Akers, a former GOP Capitol Hill staffer who did not make the list for the three best-qualified candidates when he initially applied for a GS-15 job at the DEA, got a second chance last month when the agency advertised it was taking applications for two weeks for a soon-to-be-vacant job in the Senior Executive Service.

Acting DEA chief Michele Leonhart announced on Nov. 13 that she had chosen Akers for the career position to help oversee a division called Demand Reduction, a headquarters job that the agency had previously told budget analysts it planned to eliminate.

A source familiar with the situation said the Justice Department raised concerns about the initial plan to hire Akers without opening the position for full competition. A Justice Department spokesman declined to elaborate but said the agency instructed the DEA to make the process fair and open.

Akers's career path within the DEA over the past three years has yielded considerable financial benefits.

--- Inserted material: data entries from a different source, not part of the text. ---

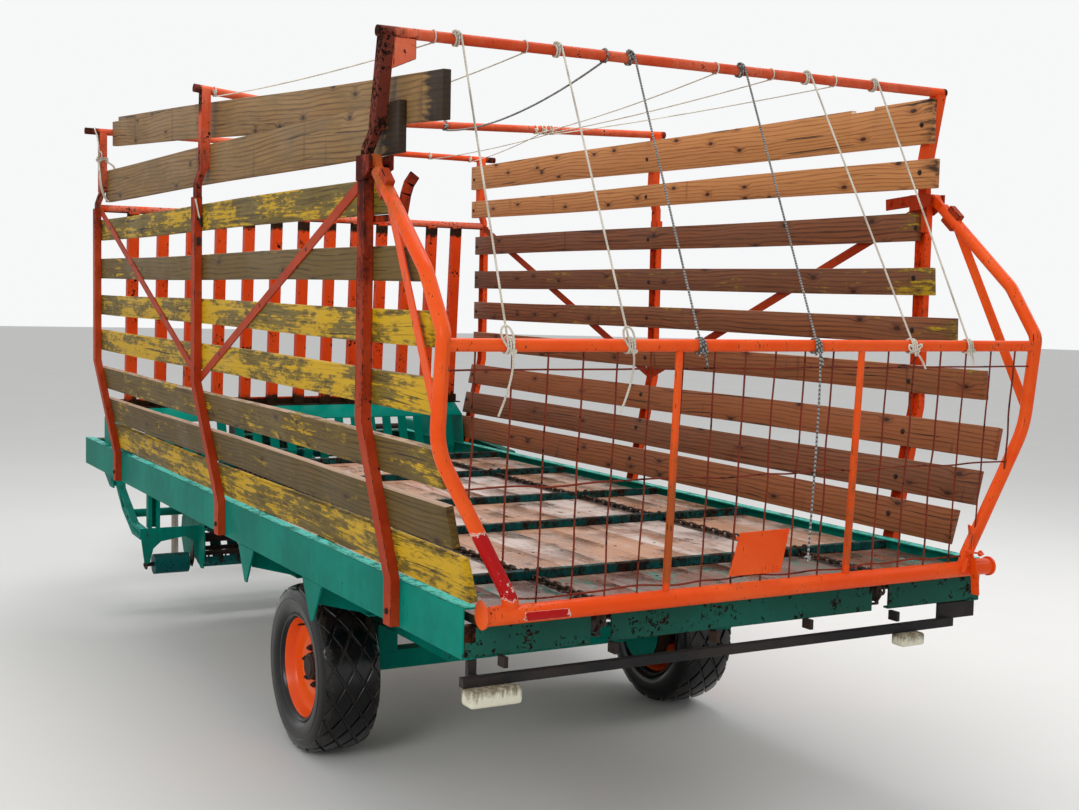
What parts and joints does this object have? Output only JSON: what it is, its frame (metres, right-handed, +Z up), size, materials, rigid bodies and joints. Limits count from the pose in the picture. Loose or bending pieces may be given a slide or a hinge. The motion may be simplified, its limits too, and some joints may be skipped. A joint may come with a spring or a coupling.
{
  "type": "self-loading hay wagon",
  "caption": "Single-axle hay wagon with slatted board sides, hoops, a swinging mesh tailgate, a scraper floor, a tined pickup under the front, a drawbar and a jack.",
  "frame": {"origin": "on the ground, in the middle of the overall box", "axes": "+X the wagon's right side, +Y towards the drawbar, +Z up"},
  "size_m": [2.55, 7.1848, 2.84],
  "materials": {
    "black_paint": "matt",
    "boards_brown": "oiled, weathered",
    "boards_grey": "weathered grey",
    "boards_new": "oiled",
    "boards_yellow": "worn paint on brown wood",
    "chain_steel": "worn, oily",
    "dark_iron": "rusty",
    "gate_orange": "worn gloss",
    "grille_orange": "worn",
    "hoop_red": "faded",
    "lamp_plastic": "aged",
    "mesh_wire": "rusty",
    "pin_steel": "bright",
    "plank_wood": "wet",
    "post_red": "worn, grimy",
    "rim_orange": "worn",
    "roller_teal": "worn",
    "teal_paint": "worn gloss",
    "tyre_rubber": "wet"
  },
  "bodies": {
    "chassis": {"chassis_beams": "teal_paint", "floor_bearers": "teal_paint", "end_members": "teal_paint", "axle_members": "teal_paint", "axle_carriers": "teal_paint", "axle": "teal_paint", "floor_planks": "plank_wood", "floor_shafts": "chain_steel", "scraper_chains": "chain_steel", "scraper_bars": "roller_teal", "side_posts": "post_red", "side_boards_left": "boards_yellow", "side_boards_right": "boards_brown", "upper_boards_left": "boards_grey", "upper_boards_right": "boards_new", "side_braces": "post_red", "hoops": "hoop_red", "front_grille": "grille_orange", "feed_comb": "teal_paint", "feed_throat": "teal_paint", "rake_bearings": "dark_iron", "lift_brackets": "teal_paint", "drawbar_arms": "teal_paint", "drawbar_nose": "teal_paint", "hitch_eye": "dark_iron", "jack": "dark_iron", "jack_foot": "pin_steel", "gearbox": "dark_iron", "pto_stub": "pin_steel", "drive_shaft": "dark_iron", "drive_case": "teal_paint", "gate_pivots": "post_red", "light_bar": "black_paint", "lamps": "lamp_plastic"},
    "wheel_left": {"tyre_left": "tyre_rubber", "rim_left": "rim_orange", "hub_left": "dark_iron"},
    "wheel_right": {"tyre_right": "tyre_rubber", "rim_right": "rim_orange", "hub_right": "dark_iron"},
    "tailgate": {"gate_frame": "gate_orange", "gate_mesh": "mesh_wire", "gate_plate": "gate_orange"},
    "pickup": {"pickup_frame": "teal_paint", "stripper_bands": "roller_teal", "roller_axles": "dark_iron", "crop_guard": "dark_iron"},
    "reel": {"pickup_reel": "dark_iron"},
    "gauge_left": {"gauge_roller_left": "roller_teal"},
    "gauge_right": {"gauge_roller_right": "roller_teal"},
    "rake": {"feed_rake": "roller_teal"}
  },
  "joints": [
    {"name": "left_wheel_spin", "type": "hinge", "parent": "chassis", "child": "wheel_left", "pos_m": [-0.87, -1.7456, 0.35], "axis": [1, 0, 0], "continuous": true},
    {"name": "right_wheel_spin", "type": "hinge", "parent": "chassis", "child": "wheel_right", "pos_m": [0.87, -1.7456, 0.35], "axis": [1, 0, 0], "continuous": true},
    {"name": "tailgate_swing", "type": "hinge", "parent": "chassis", "child": "tailgate", "pos_m": [0, -3.0256, 2.318], "axis": [-1, 0, 0], "range_deg": [0, 95]},
    {"name": "pickup_lift", "type": "hinge", "parent": "chassis", "child": "pickup", "pos_m": [0, 1.5344, 0.72], "axis": [1, 0, 0], "range_deg": [0, 24]},
    {"name": "pickup_reel_spin", "type": "hinge", "parent": "pickup", "child": "reel", "pos_m": [0, 0.9944, 0.43], "axis": [1, 0, 0], "continuous": true},
    {"name": "left_gauge_roller_spin", "type": "hinge", "parent": "pickup", "child": "gauge_left", "pos_m": [-0.79, 0.9544, 0.3], "axis": [1, 0, 0], "continuous": true},
    {"name": "right_gauge_roller_spin", "type": "hinge", "parent": "pickup", "child": "gauge_right", "pos_m": [0.79, 0.9544, 0.3], "axis": [1, 0, 0], "continuous": true},
    {"name": "feed_rake_spin", "type": "hinge", "parent": "chassis", "child": "rake", "pos_m": [0, 1.0944, 0.9], "axis": [1, 0, 0], "continuous": true}
  ]
}
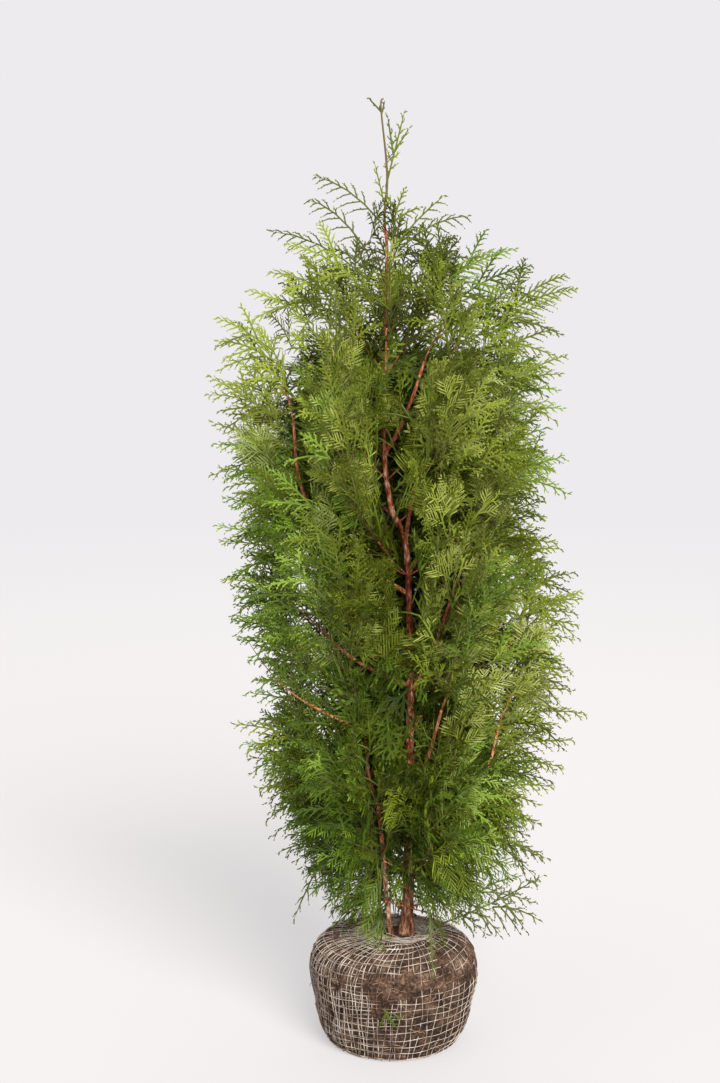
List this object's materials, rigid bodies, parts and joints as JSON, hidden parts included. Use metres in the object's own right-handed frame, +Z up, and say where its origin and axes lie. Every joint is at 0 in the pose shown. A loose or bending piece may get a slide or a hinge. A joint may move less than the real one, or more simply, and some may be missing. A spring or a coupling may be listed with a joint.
{
  "type": "root-balled thuja",
  "caption": "Young columnar thuja with a leading trunk, rising boughs and tiered masses of foliage, standing on a flat-bottomed root ball wrapped in sacking and net.",
  "frame": {"origin": "middle of the root ball's flat underside, which stands on the ground", "axes": "+Z up along the trunk, +X the plant's right and -Y its front as pictured, in metres"},
  "size_m": [0.6405, 0.5096, 1.566],
  "materials": {
    "foliage": "matt green scale-like foliage",
    "bark": "rough reddish-brown bark",
    "wrapped_soil": "dark brown soil in thin sacking under a pale string net"
  },
  "bodies": {
    "root": {"bough_chest_left": "bark", "bough_chest_right": "bark", "bough_middle_back_right": "bark", "bough_middle_front_right": "bark", "bough_middle_left": "bark", "bough_middle_right": "bark", "bough_shoulder_back_left": "bark", "bough_shoulder_front_right": "bark", "bough_upper_left": "bark", "bough_upper_right": "bark", "foliage_breast_right": "foliage", "foliage_chest_back": "foliage", "foliage_chest_front_left": "foliage", "foliage_chest_front_right": "foliage", "foliage_chest_left": "foliage", "foliage_chest_right": "foliage", "foliage_crown_back": "foliage", "foliage_crown_front": "foliage", "foliage_crown_left": "foliage", "foliage_crown_right": "foliage", "foliage_leader_spray": "foliage", "foliage_low_back_left": "foliage", "foliage_low_back_right": "foliage", "foliage_low_front_left": "foliage", "foliage_low_front_right": "foliage", "foliage_low_left": "foliage", "foliage_low_right": "foliage", "foliage_middle_back_left": "foliage", "foliage_middle_back_right": "foliage", "foliage_middle_front_left": "foliage", "foliage_middle_front_right": "foliage", "foliage_middle_left": "foliage", "foliage_middle_right": "foliage", "foliage_shoulder_back_left": "foliage", "foliage_shoulder_back_right": "foliage", "foliage_shoulder_front_left": "foliage", "foliage_shoulder_front_right": "foliage", "foliage_shoulder_left": "foliage", "foliage_shoulder_right": "foliage", "foliage_skirt_back": "foliage", "foliage_skirt_front_left": "foliage", "foliage_skirt_front_right": "foliage", "foliage_skirt_left": "foliage", "foliage_skirt_right": "foliage", "foliage_top_left_arch": "foliage", "foliage_top_right_arch": "foliage", "foliage_upper_back": "foliage", "foliage_upper_front_left": "foliage", "foliage_upper_front_right": "foliage", "foliage_upper_left": "foliage", "foliage_upper_right": "foliage", "foliage_waist_back": "foliage", "foliage_waist_front_left": "foliage", "foliage_waist_front_right": "foliage", "foliage_waist_left": "foliage", "foliage_waist_right": "foliage", "root_ball": "wrapped_soil", "side_stem": "bark", "trunk": "bark"}
  },
  "joints": []
}
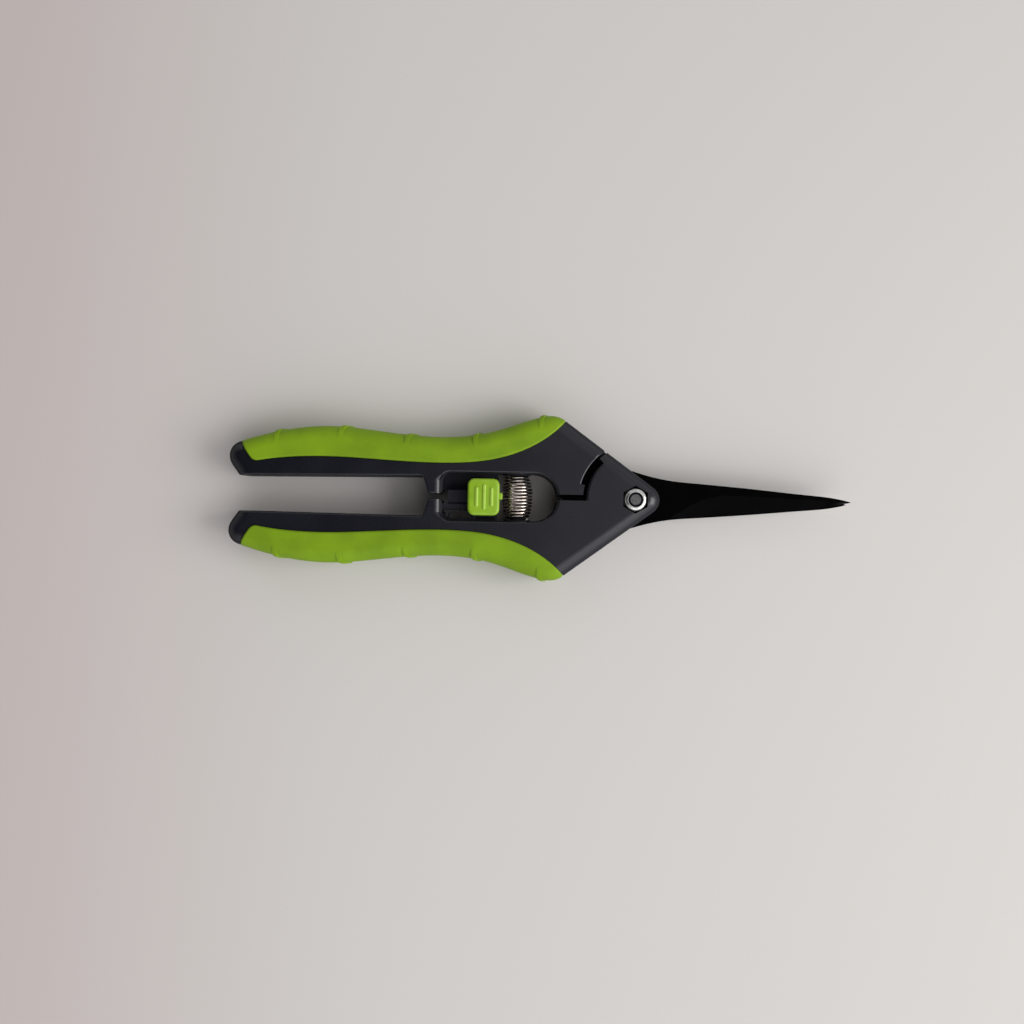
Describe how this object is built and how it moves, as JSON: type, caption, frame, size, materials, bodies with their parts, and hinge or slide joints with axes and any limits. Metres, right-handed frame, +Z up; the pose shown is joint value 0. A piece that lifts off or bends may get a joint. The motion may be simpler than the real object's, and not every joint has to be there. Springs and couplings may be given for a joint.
{
  "type": "floral snips",
  "caption": "Hand snips with long narrow straight blades, a bolted pivot, a coil return spring between the handles, soft grips and a sliding lock.",
  "frame": {"origin": "on the surface the closed, lying tool rests on, under the middle of its overall length and width", "axes": "+X along the tool towards the blade tips, +Y across it towards the upper handle, +Z up out of the nut's face, away from the surface"},
  "size_m": [0.1894, 0.051, 0.0163],
  "materials": {
    "handle_plastic": "moulded charcoal grey plastic with a fine satin grain",
    "grip_rubber": "soft leaf-green overmoulded rubber, satin",
    "blade_coating": "thin black non-stick coating on sheet steel, semi-gloss",
    "fastener_steel": "bright zinc-plated steel",
    "nylon": "dark blue nylon, smooth",
    "spring_steel": "bright drawn spring wire",
    "button_plastic": "light leaf-green moulded plastic, smooth"
  },
  "bodies": {
    "lower_handle": {"lower_handle_core": "handle_plastic", "lower_grip": "grip_rubber", "lower_handle_blade": "blade_coating", "pivot_bolt": "fastener_steel", "pivot_nut": "fastener_steel", "nut_nylon_ring": "nylon", "return_spring": "spring_steel"},
    "upper_handle": {"upper_handle_core": "handle_plastic", "upper_grip": "grip_rubber", "upper_handle_blade": "blade_coating"},
    "lock_slider": {"lock_slide": "handle_plastic", "lock_button": "button_plastic"}
  },
  "joints": [
    {"name": "handle_hinge", "type": "hinge", "parent": "lower_handle", "child": "upper_handle", "pos_m": [0.02823, 0, 0.008], "axis": [0, 0, -1], "range_deg": [-1.1, 32], "deforming": ["return_spring"]},
    {"name": "lock_slide", "type": "slide", "parent": "lower_handle", "child": "lock_slider", "axis": [-1, 0, 0], "range_m": [0, 0.007]}
  ]
}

For nine years before joining the DEA, he worked for Sen. Charles E. Grassley (R-Iowa) and as the director of the Senate Caucus on International Narcotics Control, where in 2005, his last year on the Hill, he made $39,000, legislative records show.

In his political "Schedule C" job at the DEA, Akers had a salary range of $115,00 to $149,000, depending on his step. His new senior executive position pays from $114,000 to $172,200.

Anonymous said...

Just look at the guy who heads NNSA, Tom D'Agostino. He has a BS in physical science and nothing more. And yet he has oversight of all the nation's nuclear weapons research labs. The dry rot starts at the very top.

Anonymous said...

A PhD obviously does not qualify you to manage a single lab. How would it be relevant for someone managing the whole complex.

Anonymous said...

10:52, and what was Richardson's background as Sec Energy? I guess you're really going to be unhappy if Gov Schwarzenegger becomes Sec Energy.

From wiki -
"After taking English classes at Santa Monica College in Santa Monica, California, he earned a B.A., from the University of Wisconsin-Superior, where he graduated Business and International Economics, in 1979.